Il Teatro, dunque, nell’oblio delle istituzioni, trova aiuto nel Teatro: il Teatro di Roma, infatti, ha diffuso la notizia che accoglierà negli spazi del Teatro India le compagnie e gli artisti programmati all’Orologio, rimasti temporaneamente “senza casa”: “Quando si chiude un piccolo spazio teatrale è tutto il sistema culturale della città che ne soffre – si legge – è come in un ecosistema, dove accanto alla grande quercia crescono arbusti di piccola taglia e dove una fa bene agli altri e viceversa.

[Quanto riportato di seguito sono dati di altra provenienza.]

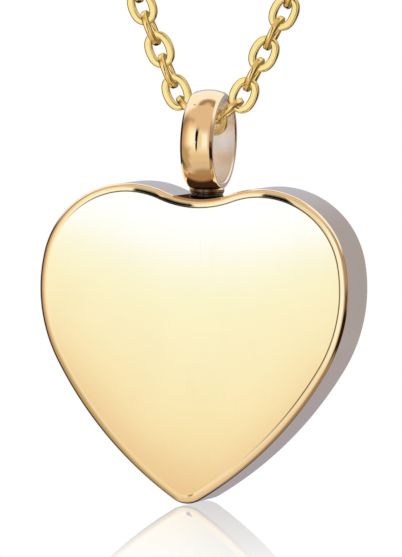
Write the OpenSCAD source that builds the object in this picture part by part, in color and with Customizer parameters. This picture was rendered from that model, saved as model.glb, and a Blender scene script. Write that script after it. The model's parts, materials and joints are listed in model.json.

Una città come Roma che vuole e deve tornare a essere una delle capitali internazionali della creatività e delle arti ha il dovere di salvaguardare e sostenere tanto i piccoli teatri off, dove si annidano spesso i talenti di domani, tanto i suoi teatri pubblici”.

Intanto Fabio Morgan, direttore del Teatro dell’Orologio, lancia per sabato 18 un appuntamento in piazza per dialogare sulle circostanze accorse ma anche informare coloro che da sempre seguono con interesse le attività del teatro. Alle ore 12,30 verranno fatte suonare delle sveglie – questo l’appello lanciato dalla “famiglia” dell’Orologio sull’evento Facebook “Sveglia / Riapriamo il Teatro dell’Orologio" – affinché si propaghi l’eco non di una protesta ma di un appello al buon senso, al buon vivere, alla consapevolezza che Roma ha ossa di Storia ma la dinamo che le spinge non può che essere nelle mani dell’Arte.